The role of lateral optic flow cues in hawkmoth flight control
Author(s) -
Anna Stöckl,
Rebecca Grittner,
Keram Pfeiffer
Publication year - 2019
Publication title -
journal of experimental biology
Language(s) - English
Resource type - Journals
eISSN - 1477-9145
pISSN - 0022-0949
DOI - 10.1242/jeb.199406
Subject(s) - insect flight , optical flow , hummingbird , nectar , compound eye , biology , artificial intelligence , computer science , computer vision , physics , optics , ecology , wing , image (mathematics) , pollen , thermodynamics
Flying animals require sensory feedback on changes of their body position, as well as on their distance to nearby objects. The apparent image motion, or optic flow, which is generated as animals move through the air, can provide this information.
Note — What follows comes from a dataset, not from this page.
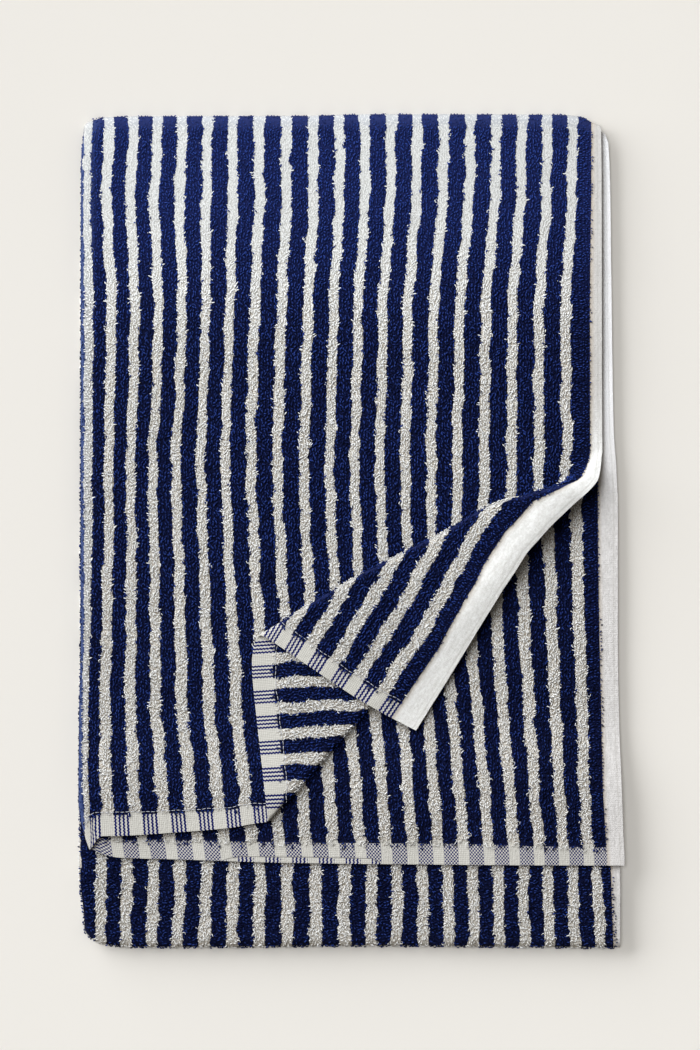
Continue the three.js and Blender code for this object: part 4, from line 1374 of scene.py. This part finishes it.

Flight tunnel experiments have been crucial for our understanding of how insects use this optic flow for flight control in confined spaces. However, previous work mainly focused on species from two insect orders: Hymenoptera and Diptera. We therefore set out to investigate if the previously described control strategies to navigate enclosed environments are also used by insects with a different optical system, flight kinematics and phylogenetic background. We tested the role of lateral visual cues for forward flight control in the hummingbird hawkmoth Macroglossum stellatarum (Sphingidae, Lepidoptera), which possess superposition compound eyes, and have the ability to hover in addition to their fast forward flight capacities. Our results show that hawkmoths use a similar strategy for lateral position control as bees and flies in balancing the magnitude of translational optic flow perceived in both eyes. However, the control of lateral optic flow on flight speed in hawkmoths differed from that in bees and flies. Moreover, hawkmoths showed individually attributable differences in position and speed control when the presented optic flow was unbalanced.